Dataset content:
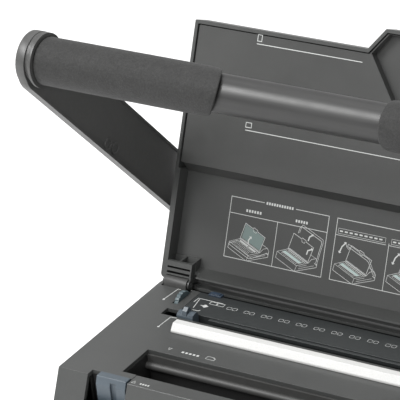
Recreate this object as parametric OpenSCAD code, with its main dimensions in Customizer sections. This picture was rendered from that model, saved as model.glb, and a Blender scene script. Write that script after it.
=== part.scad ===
// Manual comb punching and binding machine with a full-width fold-down handle.
// Millimetres, +Z up, front of the machine towards -Y.

/* [Housing] */
// width of the housing across its side walls
body_w = 390; // [372:1:420]
// height of the crease between work deck and lid above the table
crease_h = 104; // [96:1:116]
// distance of the crease behind the middle of the machine, negative is forward
crease_y = -6; // [-12:0.5:6]
// forward slope of the work deck in degrees
deck_slope = 8; // [5:0.5:10]
// length of the work deck down its slope
deck_len = 127.7; // [120:0.5:136]
// moulded wall thickness
wall = 3; // [2.4:0.2:3.6]
// radius of the rubber feet
foot_r = 9; // [6:0.5:12]

/* [Lid] */
// backward lean of the open lid in degrees
lid_lean = 16.72; // [10:0.5:25]
// lid length from the crease to its straight top edge
lid_len = 191; // [180:1:200]
// full depth of the lid shell
lid_depth = 14; // [12:0.5:18]
// depth of the hollow in the lower half of the lid
pocket_depth = 11; // [8:0.5:12]

/* [Handle] */
// outer radius of the crossbar tube
tube_r = 12.9; // [12:0.1:15]
// outer radius of the foam grips
grip_r = 16.5; // [15.5:0.1:17]
// free tube between the two grips
grip_gap = 127.7; // [110:0.1:150]
// half width of each flat arm
arm_half = 19; // [16:0.5:22]
// radius of the pivot shaft
shaft_r = 5; // [4:0.5:6]

/* [Punch] */
// spacing of the comb holes
comb_pitch = 14.2875; // [14.2:0.0125:14.3]
// number of comb holes
comb_count = 21; // [19:1:21]
// sideways shift of the row of holes from the middle
comb_shift = 17.7; // [0:0.1:20]
// width of one comb hole
hole_w = 8; // [7:0.1:9]
// height of one comb hole
hole_h = 3; // [2.5:0.1:4]

/* [Hidden] */
$fn = 48;

half_w = body_w / 2;
run_gap = 0.05;

// side profile, measured from the crease as [y, z]
ground_z = -crease_h;
tray_bottom = ground_z + 8;
seam_z = -66;
deck_front = [-deck_len * cos(deck_slope), -deck_len * sin(deck_slope)];
front_lean = 0.339;
rear_y = 165;
cover_top = 22;
cover_front = 19;

// handle geometry, measured from the crease as [y, z]
pivot = [116.6, -8.4];
bar_reach = 322.5;
bar_angle = 138.85;
arm_in = 199.7;
arm_out = 206.3;
hinge_axis = [2, 1.7];
tray_front_z = -64;

// drawer and hollow in front of it
drawer_half = 138;
recess_half = 150;
recess_back = -83.4;
recess_front = -115.4;

// throat and groove
throat_half = 168;
die_face = 1.3;
die_thick = 5;
pin_l = -24.6;
groove_back = -29.5;
groove_front = -38;

// gearing on the pivot shaft
punch_module = 1.5;
punch_teeth = 14;
hook_module = 1.25;
hook_teeth = 12;
pressure_angle = 25;
tooth_play = 0.3;
punch_pitch_r = punch_module * punch_teeth / 2;
hook_pitch_r = hook_module * hook_teeth / 2;

function front_y(z) = deck_front[0] + (z - deck_front[1]) * front_lean;
function tray_front() = front_y(tray_front_z) + 4.2;
function deck_to_crease(p) = [
    p[0] * cos(deck_slope) - p[1] * sin(deck_slope),
    p[0] * sin(deck_slope) + p[1] * cos(deck_slope)
];
function crease_to_deck(p) = [
    p[0] * cos(deck_slope) + p[1] * sin(deck_slope),
    -p[0] * sin(deck_slope) + p[1] * cos(deck_slope)
];
function crease_to_leaf(p) = [
    p[0] * cos(lid_lean) - p[1] * sin(lid_lean),
    p[0] * sin(lid_lean) + p[1] * cos(lid_lean)
];
function comb_x(i) = comb_shift + (i - (comb_count - 1) / 2) * comb_pitch;
function arc(cx, cy, r, a0, a1, n) = [
    for (i = [0 : n]) [cx + r * cos(a0 + (a1 - a0) * i / n), cy + r * sin(a0 + (a1 - a0) * i / n)]
];

// frames: crease is level, deck lies along the work deck, leaf lies along the open lid
module crease() {
    translate([0, crease_y, crease_h]) children();
}
module deck() {
    crease() rotate([deck_slope, 0, 0]) children();
}
module leaf() {
    crease() rotate([-lid_lean, 0, 0]) children();
}
module handle_frame() {
    crease() translate([0, pivot[0], pivot[1]]) rotate([bar_angle, 0, 0]) children();
}

// a profile drawn in [y, z] and drawn out across the width
module across(x0, x1) {
    translate([x0, 0, 0]) rotate([90, 0, 90]) linear_extrude(x1 - x0) children();
}
// a profile drawn in [x, z] and drawn out in y
module through(y0, y1) {
    translate([0, y1, 0]) rotate([90, 0, 0]) linear_extrude(y1 - y0) children();
}
module rod(x0, x1, y, z, r) {
    translate([x0, y, z]) rotate([0, 90, 0]) cylinder(h = x1 - x0, r = r);
}
module block(x0, x1, y0, y1, z0, z1) {
    translate([x0, y0, z0]) cube([x1 - x0, y1 - y0, z1 - z0]);
}
module both_sides() {
    children();
    mirror([1, 0, 0]) children();
}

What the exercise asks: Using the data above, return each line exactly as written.

Solution:
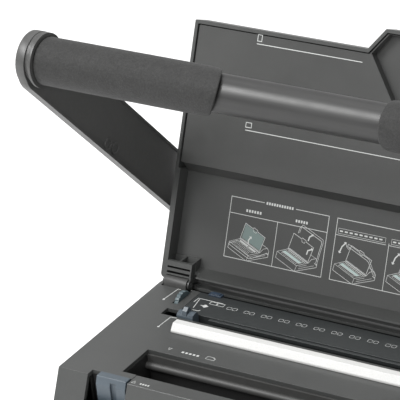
Recreate this object as parametric OpenSCAD code, with its main dimensions in Customizer sections. This picture was rendered from that model, saved as model.glb, and a Blender scene script. Write that script after it.
=== part.scad ===
// Manual comb punching and binding machine with a full-width fold-down handle.
// Millimetres, +Z up, front of the machine towards -Y.

/* [Housing] */
// width of the housing across its side walls
body_w = 390; // [372:1:420]
// height of the crease between work deck and lid above the table
crease_h = 104; // [96:1:116]
// distance of the crease behind the middle of the machine, negative is forward
crease_y = -6; // [-12:0.5:6]
// forward slope of the work deck in degrees
deck_slope = 8; // [5:0.5:10]
// length of the work deck down its slope
deck_len = 127.7; // [120:0.5:136]
// moulded wall thickness
wall = 3; // [2.4:0.2:3.6]
// radius of the rubber feet
foot_r = 9; // [6:0.5:12]

/* [Lid] */
// backward lean of the open lid in degrees
lid_lean = 16.72; // [10:0.5:25]
// lid length from the crease to its straight top edge
lid_len = 191; // [180:1:200]
// full depth of the lid shell
lid_depth = 14; // [12:0.5:18]
// depth of the hollow in the lower half of the lid
pocket_depth = 11; // [8:0.5:12]

/* [Handle] */
// outer radius of the crossbar tube
tube_r = 12.9; // [12:0.1:15]
// outer radius of the foam grips
grip_r = 16.5; // [15.5:0.1:17]
// free tube between the two grips
grip_gap = 127.7; // [110:0.1:150]
// half width of each flat arm
arm_half = 19; // [16:0.5:22]
// radius of the pivot shaft
shaft_r = 5; // [4:0.5:6]

/* [Punch] */
// spacing of the comb holes
comb_pitch = 14.2875; // [14.2:0.0125:14.3]
// number of comb holes
comb_count = 21; // [19:1:21]
// sideways shift of the row of holes from the middle
comb_shift = 17.7; // [0:0.1:20]
// width of one comb hole
hole_w = 8; // [7:0.1:9]
// height of one comb hole
hole_h = 3; // [2.5:0.1:4]

/* [Hidden] */
$fn = 48;

half_w = body_w / 2;
run_gap = 0.05;

// side profile, measured from the crease as [y, z]
ground_z = -crease_h;
tray_bottom = ground_z + 8;
seam_z = -66;
deck_front = [-deck_len * cos(deck_slope), -deck_len * sin(deck_slope)];
front_lean = 0.339;
rear_y = 165;
cover_top = 22;
cover_front = 19;

// handle geometry, measured from the crease as [y, z]
pivot = [116.6, -8.4];
bar_reach = 322.5;
bar_angle = 138.85;
arm_in = 199.7;
arm_out = 206.3;
hinge_axis = [2, 1.7];
tray_front_z = -64;

// drawer and hollow in front of it
drawer_half = 138;
recess_half = 150;
recess_back = -83.4;
recess_front = -115.4;

// throat and groove
throat_half = 168;
die_face = 1.3;
die_thick = 5;
pin_l = -24.6;
groove_back = -29.5;
groove_front = -38;

// gearing on the pivot shaft
punch_module = 1.5;
punch_teeth = 14;
hook_module = 1.25;
hook_teeth = 12;
pressure_angle = 25;
tooth_play = 0.3;
punch_pitch_r = punch_module * punch_teeth / 2;
hook_pitch_r = hook_module * hook_teeth / 2;

function front_y(z) = deck_front[0] + (z - deck_front[1]) * front_lean;
function tray_front() = front_y(tray_front_z) + 4.2;
function deck_to_crease(p) = [
    p[0] * cos(deck_slope) - p[1] * sin(deck_slope),
    p[0] * sin(deck_slope) + p[1] * cos(deck_slope)
];
function crease_to_deck(p) = [
    p[0] * cos(deck_slope) + p[1] * sin(deck_slope),
    -p[0] * sin(deck_slope) + p[1] * cos(deck_slope)
];
function crease_to_leaf(p) = [
    p[0] * cos(lid_lean) - p[1] * sin(lid_lean),
    p[0] * sin(lid_lean) + p[1] * cos(lid_lean)
];
function comb_x(i) = comb_shift + (i - (comb_count - 1) / 2) * comb_pitch;
function arc(cx, cy, r, a0, a1, n) = [
    for (i = [0 : n]) [cx + r * cos(a0 + (a1 - a0) * i / n), cy + r * sin(a0 + (a1 - a0) * i / n)]
];

// frames: crease is level, deck lies along the work deck, leaf lies along the open lid
module crease() {
    translate([0, crease_y, crease_h]) children();
}
module deck() {
    crease() rotate([deck_slope, 0, 0]) children();
}
module leaf() {
    crease() rotate([-lid_lean, 0, 0]) children();
}
module handle_frame() {
    crease() translate([0, pivot[0], pivot[1]]) rotate([bar_angle, 0, 0]) children();
}

// a profile drawn in [y, z] and drawn out across the width
module across(x0, x1) {
    translate([x0, 0, 0]) rotate([90, 0, 90]) linear_extrude(x1 - x0) children();
}
// a profile drawn in [x, z] and drawn out in y
module through(y0, y1) {
    translate([0, y1, 0]) rotate([90, 0, 0]) linear_extrude(y1 - y0) children();
}
module rod(x0, x1, y, z, r) {
    translate([x0, y, z]) rotate([0, 90, 0]) cylinder(h = x1 - x0, r = r);
}
module block(x0, x1, y0, y1, z0, z1) {
    translate([x0, y0, z0]) cube([x1 - x0, y1 - y0, z1 - z0]);
}
module both_sides() {
    children();
    mirror([1, 0, 0]) children();
}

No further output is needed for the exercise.